An England side going out of a major tournament at the quarter final stage. On penalties. But don't stop me just yet, you haven't quite heard this one before.
Before Euro 2012 began, talk was of how low expectations were. So low, in fact, that England might actually be able to surprise a few people.
Oxymoronic that may well be, but you can see the point: this an England team shorn of most of it's 'Golden Generation', no longer coached by an expensive, exotic manager - or a wally with a brolly - and one that promised an early dawn of a bright future.
There were faces old & new, the good (Steven Gerrard), the bad (Stewart Downing) and the ugly (Wayne Rooney). The squad wasn't a return to the familiar failures, nor was it radically shaken-up; rather it was somewhere between the two.

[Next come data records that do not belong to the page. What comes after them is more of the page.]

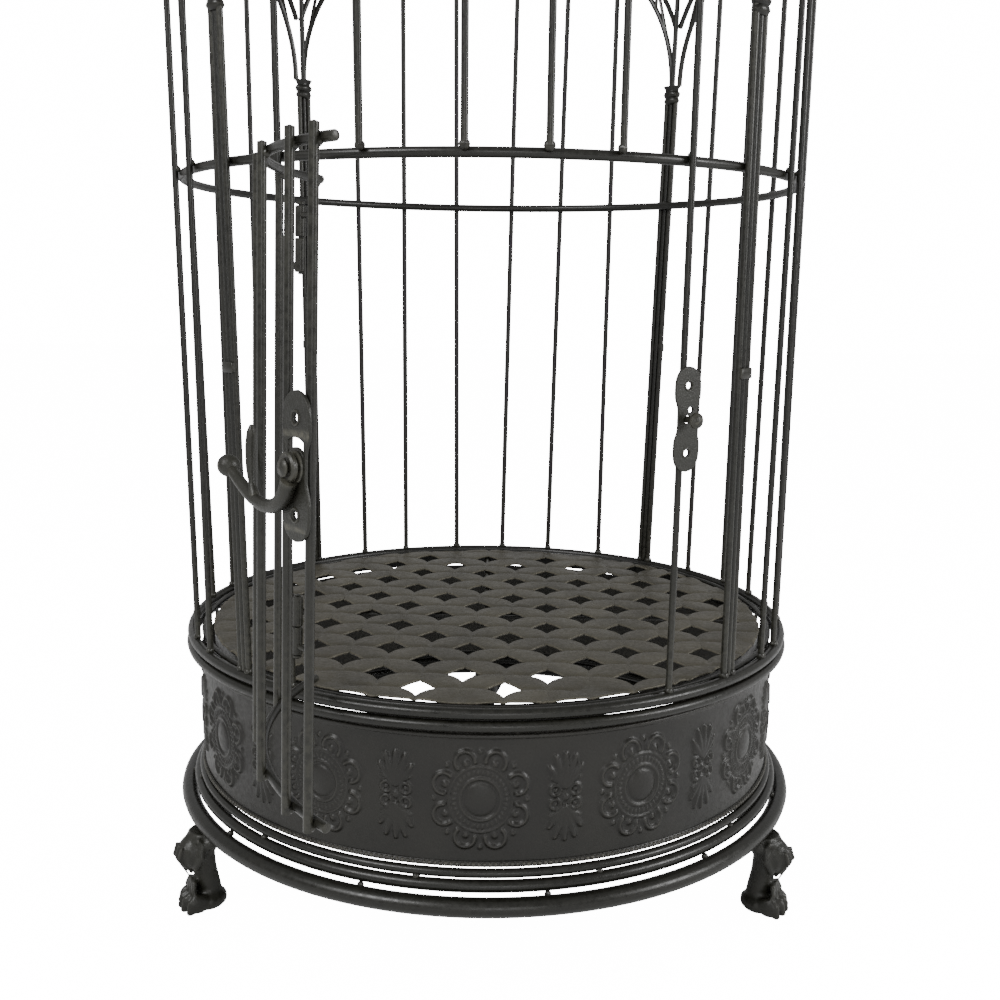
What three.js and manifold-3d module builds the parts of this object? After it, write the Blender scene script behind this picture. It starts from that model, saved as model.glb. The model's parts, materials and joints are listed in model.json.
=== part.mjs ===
// Round wirework bird cage on a footed ring base, in millimetres, +Z up.
// The origin is the middle of the floor plate's top face. Angles round the cage are in degrees
// from the front (-Y), positive towards +X. The door stands open and its latch arm is unhooked.
import * as THREE from "three";
import { mergeVertices } from "three/addons/utils/BufferGeometryUtils.js";
import Module from "manifold-3d";

const wasm = await Module();
wasm.setup();

// ---------------------------------------------------------------- driving dimensions
const GAP = 0.35; // air between neighbouring pieces

const WIRE_R = 1.6; // wall wires and post rods
const WALL_FOOT_R = 166; // radius of the wall on the rim
const WALL_FLARE = 0.0095; // the wall widens by this much per mm of height

// Where the wires stand, as [angle at the foot, angle at the eaves]: hand-set, so a little uneven.
const POST_ANGLES = {
  post_front_left: [-44.8, -46.8],
  post_front_right: [44.9, 43.2],
  post_rear_right: [139.2, 135.7],
  post_rear_left: [-134.8, -134.3],
};
const WIRE_ANGLES = {
  hinge: [[-33, -33]],
  latch: [[30.7, 30.7]],
  right: [[57.5, 57.5], [66, 60.5], [83, 87], [94.3, 94.3], [103.2, 102.7], [114, 114], [126, 124.3]],
  rear: [[151.8, 151.2], [164.9, 162.5], [176.4, 174.2], [-172.2, -171.5], [-159.3, -159.3], [-148.6, -147.6]],
  left: [[-118.4, -119], [-106.5, -106.5], [-97, -91.5], [-84, -79], [-67, -72], [-58, -58]],
};
const DOOR_HEAD_ANGLES = [-19, -3.8, 8.1, 18.9]; // these stand on the middle ring over the doorway

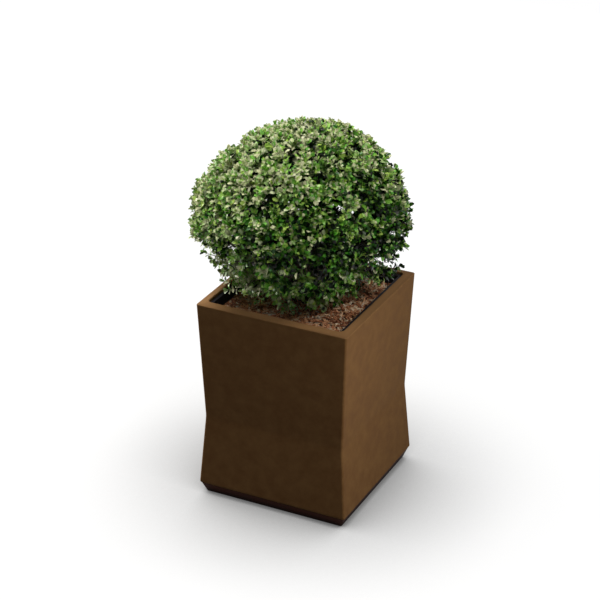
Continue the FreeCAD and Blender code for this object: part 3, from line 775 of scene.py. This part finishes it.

Things got off it a pretty good start, although there wasn't actually anything pretty about our draw with France. But Hodgson's England started as they meant to go on. They may have allowed the French most of the ball, most of the shots and been unable to string more than two passes together, yet still they came away with a point.
Those shackles were loosened somewhat against Sweden, scoring three in a game where, to be honest, both sides were rather rubbish - especially on the defensive side.
After a 1-0 win over Ukraine in the final game, hope and expectation inevitably began to balloon. The group had been topped; Spain had been avoided. England was not playing well, but they were winning games.
Once more it was the austerity approach against Italy, or 'the Chelsea way' as it is seemingly now known, because no side ever played defensively before the Champions League winners did so against Barcelona.
Luck was very much ridden: Italy had 36 attempts over the 120 minutes, England just the 9. Italy had 68% of possession, completing 744 (89%) of their 833 attempted passes. England attempted just 364, completing 269 (74%).
Andrea Pirlo completed as many passes as England's midfield attempted. Joe Hart played more passes than any other Englishman, with 45. Even more dishearteningly, the most common combination was Hart to Carroll, who was only on the field for half the game.
Once it went to penalties, even the most optimistic fans knew it wasn't likely to end well. It never does, and this was no exception.
It is, perhaps, better to go out in this way. It is unlucky, for not unlikely, for England to lose via a penalty shooutout. Rather history reads as such, as opposed to another humiliation at the hands of the Germans.
Hodgson did remarkably well in taking England to the top of the group, and taking Italy to penalties, given the short time he had to prepare. Now, however, time is all he has. And he must use it well.
The focus will switch to the World Cup 2014 qualifying campaign, but the real focus should be on the World Cup itself. They cannot constantly rely on the negative approach used here; that is a short-term tactic, which has served its purpose.
Jack Wilshere and Kyle Walker will return from injury, and should be straight into the side. Steven Gerrard has proven himself this tournament, while there is little alternative to Ashley Cole.
But Scott Parker, Gareth Barry, Frank Lampard, Rio Ferdinand and John Terry? No thank you. They've served England well, but will they still be good enough in 2014? No. Are there alternatives good enough to ensure we make it to 2014? Yes.
Chris Smalling and Phil Jones; Tom Cleverley, Jack Rodwell and Wilshere; Alex Oxlade-Chamberlain. Implement a system, a style and build a side. It doesn't have to be the tiki-taka of Spain, or the attacking fury of the Germans. But keeping the ball would be a start, as opposed to a system where 'hard-work', 'dogged defending' and 'showing pride in the shirt' are what matters most.